● Task directions:
Find the lines with "context" in them and copy them out.
───── Dataset extract
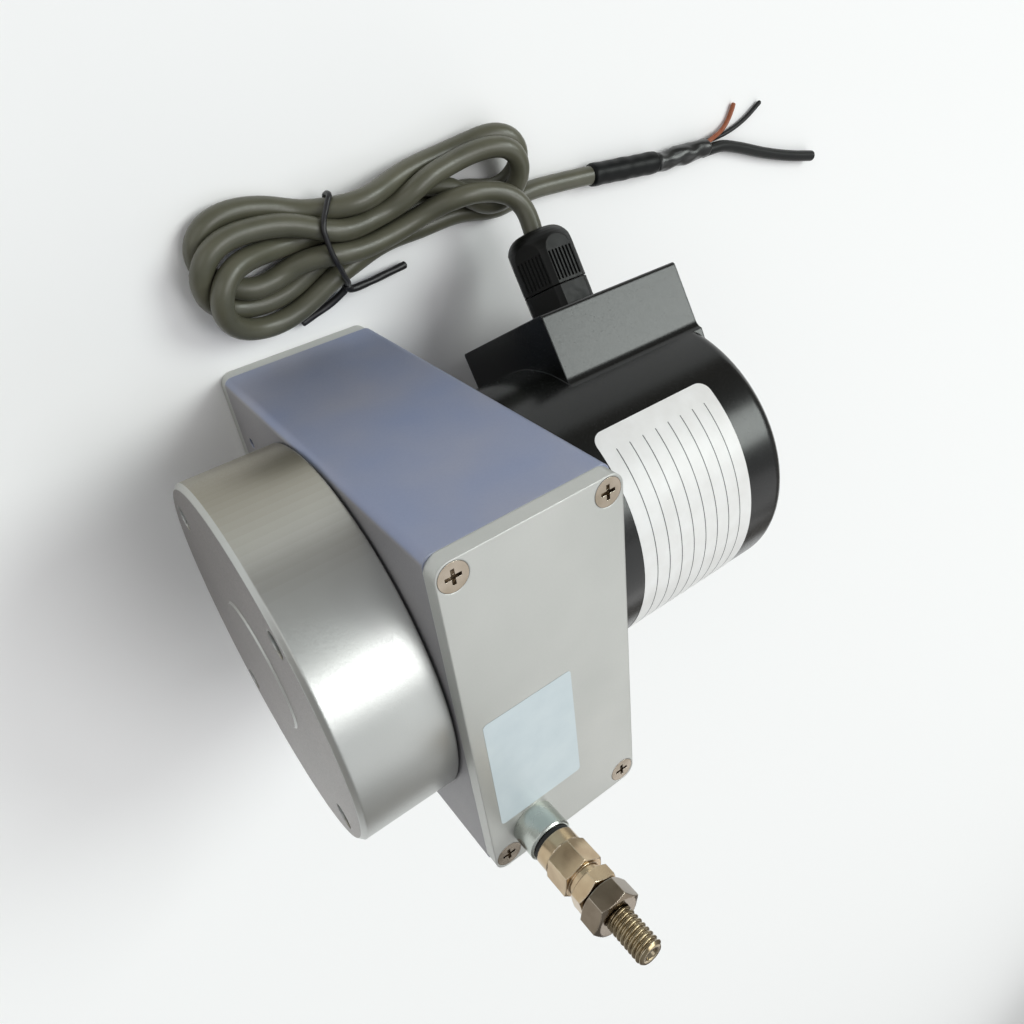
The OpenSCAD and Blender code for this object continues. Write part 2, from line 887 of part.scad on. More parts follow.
// Two set screws at right angles, through the hub beside the drum
module at_drum_screws() {
    for (a = [0, 90])
        translate([(drum_hub_x0 + drum_x0) / 2, shaft_y, shaft_z])
            rotate([a, 0, 0])
                translate([0, 0, shaft_d / 2 + 2 * fit_gap])
                    children();
}

module drum_screws() {
    color("#55565a")
        at_drum_screws()
            cylinder(d = set_screw_d, h = set_screw_len);
}

module wound_wire() {
    color("#c9cdd2")
        for (i = [1 : turns_per_side], side = [-1, 1])
            on_shaft(wire_x + side * i * wire_pitch)
                rotate_extrude()
                    translate([lay_r, 0])
                        circle(d = wire_d);
}

// ---- Encoder ----

module encoder_flange() {
    color("#1c1d20")
        difference() {
            union() {
                on_shaft(cover_x0)
                    cylinder(r = cover_r, h = flange_t);
                on_shaft(-half_x - weld)
                    cylinder(d = flange_bore_d, h = housing_wall);
                on_shaft(cover_x0 - pilot_len)
                    tube(2 * pilot_r, 2 * (pilot_r - pilot_wall), pilot_len + weld);
                on_shaft(bearing_b_x - bearing_lip)
                    cylinder(d = bearing_hub_d, h = -half_x - bearing_b_x);
            }
            on_shaft(bearing_b_x)
                cylinder(d = bearing_d + 2 * fit_gap, h = bearing_w + housing_wall);
            on_shaft(bearing_b_x - bearing_lip)
                bore(bearing_lip_d, bearing_w);
            at_flange_screws(cover_x0)
                bore(m3_clear_d, flange_t);
        }
}

module flange_screws() {
    color("#77787c")
        at_flange_screws(cover_x0)
            mirror([0, 0, 1])
                cap_screw(flange_t + housing_wall - screw_end_gap);
}

// Outline of the cable block with fillets into the cover; Y points out of the block
module block_outline() {
    centre_x = block_w / 2 + block_fillet;
    centre_y = sqrt(pow(cover_r + block_fillet, 2) - pow(centre_x, 2));
    touch = cover_r / (cover_r + block_fillet);
    translate([-block_w / 2, 0])
        square([block_w, block_top - block_edge_r]);
    translate([-block_w / 2 + block_edge_r, 0])
        square([block_w - 2 * block_edge_r, block_top]);
    for (s = [-1, 1]) {
        translate([s * (block_w / 2 - block_edge_r), block_top - block_edge_r])
            circle(block_edge_r);
        difference() {
            polygon([
                [s * (block_w / 2 - 1), centre_y], [s * block_w / 2, centre_y],
                [s * centre_x * touch, centre_y * touch], [s * (block_w / 2 - 1), 0]
            ]);
            translate([s * centre_x, centre_y])
                circle(block_fillet);
        }
    }
}

// Places an outline, drawn with Y out of the block, on the shaft from x onwards
module along_block(x, length) {
    translate([x, shaft_y, shaft_z])
        rotate([90 + block_angle, 0, 0])
            rotate([90, 0, 90])
                linear_extrude(length)
                    children();
}

module encoder_cover() {
    cover_len = cover_end + cover_x0;
    color("#202226")
        difference() {
            union() {
                on_shaft(-cover_end)
                    rotate_extrude() {
                        square([cover_r - cover_rim_r, cover_len]);
                        translate([0, cover_rim_r])
                            square([cover_r, cover_len - cover_rim_r]);
                        translate([cover_r - cover_rim_r, cover_rim_r])
                            circle(cover_rim_r);
                    }
                along_block(block_x0, block_len)
                    block_outline();
            }
            on_shaft(-cover_end + cover_end_t)
                cylinder(r = cover_bore_r, h = cover_len);
            along_block(block_x0 + block_wall, block_len - 2 * block_wall)
                translate([-block_w / 2 + block_wall, 0])
                    square([block_w - 2 * block_wall, block_top - block_wall]);
            on_block(gland_x, block_top - gland_thread_len)
                bore(gland_thread_d + 2 * fit_gap, gland_thread_len);
            at_standoffs(-cover_end)
                mirror([0, 0, 1])
                    csk_hole(cover_end_t);
        }
}

module at_standoffs(x) {
    round_shaft(x, standoff_r, standoff_angles)
        children();
}

module cover_screws() {
    color("#3a3b3f")
        at_standoffs(-cover_end)
            mirror([0, 0, 1])
                csk_screw(cover_screw_len);
}

// Posts from the flange to the end of the cover, with a shoulder that carries the board
module standoffs() {
    color("#c8b26a")
        difference() {
            union() {
                at_standoffs(-cover_end + cover_end_t)
                    cylinder(d = standoff_neck_d, h = cover_x0 + cover_end - cover_end_t);
                at_standoffs(board_x)
                    cylinder(d = standoff_d, h = cover_x0 - board_x);
            }
            at_standoffs(-cover_end)
                cylinder(d = m3_tap_d, h = cover_screw_len + over);
        }
}

module circuit_board() {
    color("#1f6a3c")
        difference() {
            on_shaft(board_x - board_t)
                tube(board_d, board_bore_d, board_t);
            at_standoffs(board_x - board_t)
                bore(standoff_neck_d + 2 * fit_gap, board_t);
        }
}

// Sensor package on the disc side of the board
module read_head() {
    head_h = disc_x - board_x - head_gap;
    color("#2a2a2e")
        translate([board_x, shaft_y, shaft_z + (disc_d - head_size) / 2])
            difference() {
                translate([0, -head_size / 2, -head_size / 2])
                    cube([head_h, head_size, head_size]);
                translate([head_h - 1, -head_window[0] / 2, -head_window[1] / 2])
                    cube([1 + over, head_window[0], head_window[1]]);
            }
}

// Screw terminals for the cable's wires, on the back of the board
module terminal_block() {
    terminal_len = terminal_ways * terminal_pitch;
    color("#2f8f4a")
        translate([board_x - board_t - terminal_h, shaft_y - terminal_len / 2, shaft_z - terminal_drop])
            difference() {
                cube([terminal_h, terminal_len, terminal_w]);
                for (i = [0 : terminal_ways - 1])
                    translate([-over, (i + 0.5) * terminal_pitch, terminal_w / 2])
                        rotate([0, 90, 0])
                            cylinder(d = terminal_hole_d, h = terminal_h / 2);
            }
}

module disc_hub() {
    color("#b4b7bc")
        difference() {
            union() {
                on_shaft(disc_x + disc_t)
                    cylinder(d = disc_hub_d, h = disc_hub_len);
                on_shaft(disc_x)
                    cylinder(d = disc_hub_spigot_d, h = disc_t + weld);
            }
            on_shaft(disc_x)
                bore(shaft_d + 2 * fit_gap, disc_t + disc_hub_len);
        }
}

module code_disc() {
    color("#9fb2bd")
        on_shaft(disc_x)
            tube(disc_d, disc_hub_spigot_d + 2 * fit_gap, disc_t);
}

// ---- Cable gland ----

module gland_body() {
    color("#17181a")
        on_block(gland_x, block_top)
            difference() {
                union() {
                    translate([0, 0, -gland_thread_len])
                        cylinder(d = gland_thread_d, h = gland_thread_len + weld);
                    gland_hex(gland_hex_h - gland_seam);
                    cylinder(d = gland_spigot_d, h = gland_spigot_h);
                }
                translate([0, 0, -gland_thread_len])
                    bore(gland_seal_d + 2 * fit_gap, gland_thread_len + gland_hex_h + gland_rib_h);
            }
}

// Hexagon of the gland with its corners turned down
module gland_hex(h) {
    intersection() {
        cylinder(r = gland_flats / 2 / cos(30), h = h, $fn = 6);
        cylinder(r = gland_corner_r, h = h);
    }
}

module gland_seal() {
    color("#2b2b2b")
        on_block(gland_x, block_top)
            tube(gland_seal_d, gland_seal_bore_d, gland_seal_end);
}

// Domed nut: turned dome, six flats, and fine grip ribs on each flat
module gland_nut() {
    color("#17181a")
        on_block(gland_x, block_top + gland_hex_h)
            difference() {
                intersection() {
                    rotate_extrude()
                        polygon(concat(
                            [[0, 0], [gland_corner_r, 0]],
                            [for (a = [0 : 10 : 90]) [
                                gland_corner_r - gland_dome_side * gland_dome_h * (1 - cos(a)),
                                gland_rib_h + gland_dome_h * sin(a)
                            ]],
                            [[0, gland_rib_h + gland_dome_h]]
                        ));
                    cylinder(r = gland_flats / 2 / cos(30), h = gland_nut_h, $fn = 6);
                }
                translate([0, 0, -over])
                    cylinder(d = gland_spigot_d + 2 * fit_gap, h = gland_rib_h + over);
                cylinder(d = gland_seal_d + 2 * fit_gap, h = gland_seal_end - gland_hex_h + fit_gap);
                bore(gland_mouth_d, gland_nut_h);
                for (face = [30 : 60 : 330], i = [-(rib_count - 1) / 2 : (rib_count - 1) / 2])
                    rotate(face)
                        translate([gland_flats / 2 - rib_depth, i * rib_pitch - rib_w / 2, rib_foot])
                            cube([rib_depth + over, rib_w, gland_rib_h - rib_foot]);
            }
}

// ---- Wire end ----

module wire_lead() {
    color("#c9cdd2")
        on_wire(shaft_z)
            cylinder(d = wire_d, h = ferrule_z + ferrule_len - shaft_z);
}

module stop_ring() {
    color("#141414")
        on_wire(ring_z)
            tube(collar_d - run_gap, stop_ring_bore_d, stop_ring_t);
}

module wire_clamp() {
    color("#b5a68d")
        difference() {
            union() {
                on_wire(clamp_z)
                    cylinder(d = collar_d, h = clamp_collar_h);
                on_wire(hex_z)
                    rotate(clamp_turn)
                        chamfered_hex(clamp_flats, clamp_hex_h, clamp_bevel);
                on_wire(neck_z - weld)
                    cylinder(d = neck_d, h = clamp_neck_h + weld);
            }
            on_wire(clamp_z - over)
                cylinder(d = eyelet_bore_d, h = ferrule_z - clamp_z + over);
            on_wire(ferrule_z - fit_gap)
                cylinder(d = ferrule_d + 2 * fit_gap, h = stud_z0 - ferrule_z + over);
            on_wire(stud_z0)
                cylinder(d = stud_root_d + 2 * fit_gap, h = lock_z - stud_z0 + over);
        }
}

module wire_ferrule() {
    color("#a9733f")
        on_wire(ferrule_z)
            tube(ferrule_d, wire_d + 2 * fit_gap, ferrule_len);
}

module lock_nut() {
    color("#b3a791")
        on_wire(lock_z)
            rotate(lock_nut_turn)
                hex_nut(clamp_flats, lock_nut_h);
}

module mounting_nut() {
    color("#a59a88")
        on_wire(nut_z)
            rotate(mounting_nut_turn)
                hex_nut(mounting_nut_flats, mounting_nut_h);
}

// Nut with both faces chamfered, bored to run on the root of the stud
module hex_nut(flats, h) {
    difference() {
        chamfered_hex(flats, h, nut_bevel);
        bore(stud_root_d + 2 * fit_gap, h);
    }
}

// Slimmer where the clamp and the nuts hold it, full size where it stands free
module stud() {
    color("#a89d8a")
        difference() {
            union() {
                on_wire(stud_z0)
                    cylinder(d = stud_root_d, h = stud_free_z - stud_z0 + weld);
                on_wire(stud_free_z)
                    chamfered_rod(stud_d, stud_free, stud_chamfer);
            }
            on_wire(stud_z1 - stud_hole_len)
                cylinder(d = stud_hole_d, h = stud_hole_len + over);
        }
}

// ---- Cable, hank and leads ----

module cable() {
    color("#6f6f5f")
        swept_tube(cable_route, cable_d, 10);
}

module hank_outline() {
    hull() {
        at_disc(hank_big);
        at_disc(hank_waist);
    }
    hull() {
        at_disc(hank_waist);
        at_disc(hank_small);
    }
}

module at_disc(disc) {
    translate([disc[0], disc[1]])
        circle(disc[2], $fn = 32);
}

module cable_hank() {
    color("#6f6f5f")
        difference() {
            linear_extrude(hank_h)
                hank_outline();
            tie_band(tie_t + fit_gap, tie_w + tie_slack, over);
        }
}

// Square band round the waist of the hank: t thick, w wide and proud by extra
module tie_band(t, w, extra) {
    waist_y = 2 * hank_waist[2];
    translate([hank_waist[0], hank_waist[1], hank_h / 2])
        difference() {
            cube([w, waist_y + 2 * extra, hank_h + 2 * extra], center = true);
            cube([w + over, waist_y - 2 * t, hank_h - 2 * t], center = true);
        }
}

// Wire tie: a band sunk into the hank, twisted together at one side
module cable_tie() {
    color("#121212") {
        tie_band(tie_t, tie_w, 0);
        translate(tie_knot)
            sphere(d = tie_knot_d);
        for (end = tie_ends)
            rod(tie_knot, end, tie_end_d);
    }
}

module cable_tail() {
    color("#6f6f5f")
        swept_tube(tail_route, cable_d, 10);
}

module shrink_sleeve() {
    color("#1b1c1c")
        difference() {
            rod(sleeve_start, sleeve_end, sleeve_d);
            rod(sleeve_start - over * unit(sleeve_end - sleeve_start), tail_end, cable_d + 4 * fit_gap);
        }
}

// Wrapped joint between the cable and its leads, pressed a little flat
module lead_joint() {
    color("#232323")
        hull() {
            rod(joint_start, joint_start + joint_cap * joint_way, joint_d, $fn = 32);
            rod(joint_end - joint_cap * joint_way, joint_end, joint_d, $fn = 32);
        }
}

module lead_orange() {
    color("#b5552a")
        swept_tube(orange_route, lead_d, 8);
}

module lead_black() {
    color("#1a1a1a")
        swept_tube(black_route, lead_d, 8);
}

module lead_thick() {
    color("#161616")
        swept_tube(thick_route, thick_lead_d, 8);
}

housing();
top_plate();
base_plate();
plate_screws();
nozzle();
nozzle_eyelet();
spring_case();
spring_case_base();
case_screws();
mainspring();
bearing_outer_rings();
encoder_flange();
flange_screws();
encoder_cover();
cover_screws();
standoffs();
circuit_board();
read_head();
terminal_block();
gland_body();
gland_seal();
gland_nut();
drum();
drum_shaft();
drum_screws();
wound_wire();
retaining_rings();
bearing_inner_rings();
bearing_balls();
spring_arbor();
disc_hub();
code_disc();
wire_lead();
stop_ring();
wire_clamp();
wire_ferrule();
lock_nut();
mounting_nut();
stud();
cable();
cable_hank();
cable_tail();
cable_tie();
shrink_sleeve();
lead_joint();
lead_orange();
lead_black();
lead_thick();
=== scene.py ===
import math

import bpy
import numpy as np
from mathutils import Matrix, Vector


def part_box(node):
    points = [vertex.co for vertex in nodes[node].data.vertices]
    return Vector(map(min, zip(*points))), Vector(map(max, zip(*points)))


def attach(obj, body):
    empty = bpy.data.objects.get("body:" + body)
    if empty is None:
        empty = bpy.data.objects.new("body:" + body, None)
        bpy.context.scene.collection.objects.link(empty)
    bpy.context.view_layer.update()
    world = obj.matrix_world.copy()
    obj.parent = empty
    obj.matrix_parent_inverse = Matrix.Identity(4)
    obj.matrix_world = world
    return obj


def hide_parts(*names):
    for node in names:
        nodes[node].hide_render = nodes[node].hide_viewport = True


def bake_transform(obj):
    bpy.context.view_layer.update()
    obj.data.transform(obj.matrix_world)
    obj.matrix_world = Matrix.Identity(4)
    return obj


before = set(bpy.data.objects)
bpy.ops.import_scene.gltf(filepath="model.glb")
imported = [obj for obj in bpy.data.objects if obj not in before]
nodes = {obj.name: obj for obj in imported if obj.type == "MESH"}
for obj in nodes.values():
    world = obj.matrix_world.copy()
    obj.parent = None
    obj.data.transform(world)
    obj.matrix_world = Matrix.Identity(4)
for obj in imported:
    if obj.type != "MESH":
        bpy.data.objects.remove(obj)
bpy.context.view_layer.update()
mm = 0.001  # sizes and places are in mm unless a note says otherwise
print("frame loaded:", len(nodes), "solids")

cameraSet = {
    "place": (57.86, -119.97, 183.27),
    "right": (-0.8004, 0.1097, 0.5893),
    "down": (0.4220, 0.8013, 0.4240),
    "ahead": (-0.4257, 0.5881, -0.6877),
    "lensMm": 28.276,
    "sensorMm": 36,
    "nearestMm": 1.0,
}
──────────
● Task result:
        bpy.context.scene.collection.objects.link(empty)
    bpy.context.view_layer.update()
    bpy.context.view_layer.update()
bpy.context.view_layer.update()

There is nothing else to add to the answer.